“American Money” – BØRNS

Jams

I’ll be the first to admit that I thought BØRNS would be a one-hit wonder after “Electric Love.” The song had all of the ingredient for a typical one-hit wonder: a virtually unknown artist, infectious pop melodies and an androgynous vocalist all packaged neatly into a 3:38 song performed by a band with a crazy foreign letter in its name. Seriously, look at the top charts for indie/alternative and you’ll find a surprising amount of artists with foreign letters in their names, including Låpsley, MØ, LÉON, etc. Who do these people think they’re fooling with their fancy foreign letters?

“Electric Love” was one of those singles that became exhausting to me because it was so omnipresent on the radio and streaming, its popularity lasting the duration of the summer. I needed a detox, and as a result, avoided listening to the rest of “Candy” (BØRNS’ EP) and completely overlooked the first album, “Dopamine,” which dropped in the middle of October.

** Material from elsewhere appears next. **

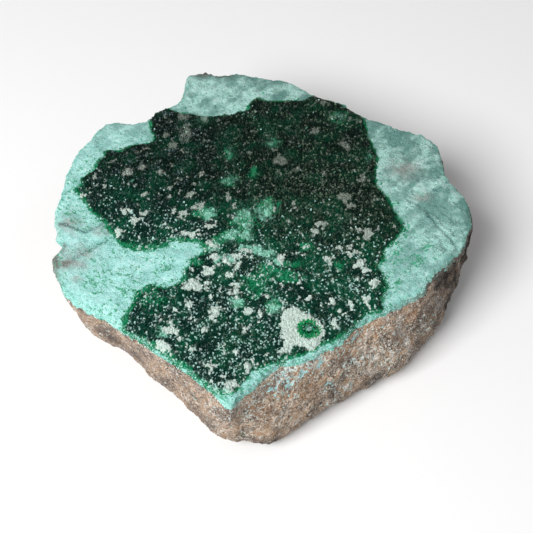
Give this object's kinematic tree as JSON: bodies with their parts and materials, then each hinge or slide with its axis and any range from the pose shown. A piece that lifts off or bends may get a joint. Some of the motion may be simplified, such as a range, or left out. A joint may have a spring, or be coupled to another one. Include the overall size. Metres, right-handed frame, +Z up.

Spotify’s Discover Weekly playlist came through for me once again with yet another W. The first song on my playlist this week was “American Money” by my now-favorite artist who spells his name with a crazy foreign letter. It’s a song that contains similar elements to the more well-known and radio-friendly “Electric Love,” while diverging from the formula to give listeners something more to chew on.

It’s clear from the beginning that “American Money” isn’t going to be as airy or bubbly as “Electric Love.” While the latter begins with a burst of pure light, reminiscent of the energy brought with regularity by The Mowgli’s or The Polyphonic Spree, “American Money” brings a different vibe. Thumping and initially paired down, lead singer Garrett Borns delivers lyrics that wrap the listener up, bracing you for impact just as the synth and lustrous vocal arrangements hit.

It’s a totally different experience than listening to “Electric Love.” “American Money” has more complicated depth in its production, making the uber-popular “Electric Love” seem simple and superficial. While a basic love song at its core, “American Money” really delivers with its sound, finding that sweet, sultry spot somewhere between the bright soundscape of “Electric Love” and the darker, brooding synth melodies predominant among artists like Broods and Banks.

One-hit wonder BØRNS is not. “Dopamine” reached 24 in the US charts while the band’s top four songs on Spotify (other than “Electric Love”) combine for more than 40 million listens. “American Money” is the kind of pop music that I can get down to. I’ll even look the other way at the silly “Ø” character, which at this point just seems like a band name gimmick, albeit one that works. With that in mind, please consider attending a show on Friday night in Kansas City, where I’ll be playing with my new band, MØRNĭŅĜ ŜØŊ.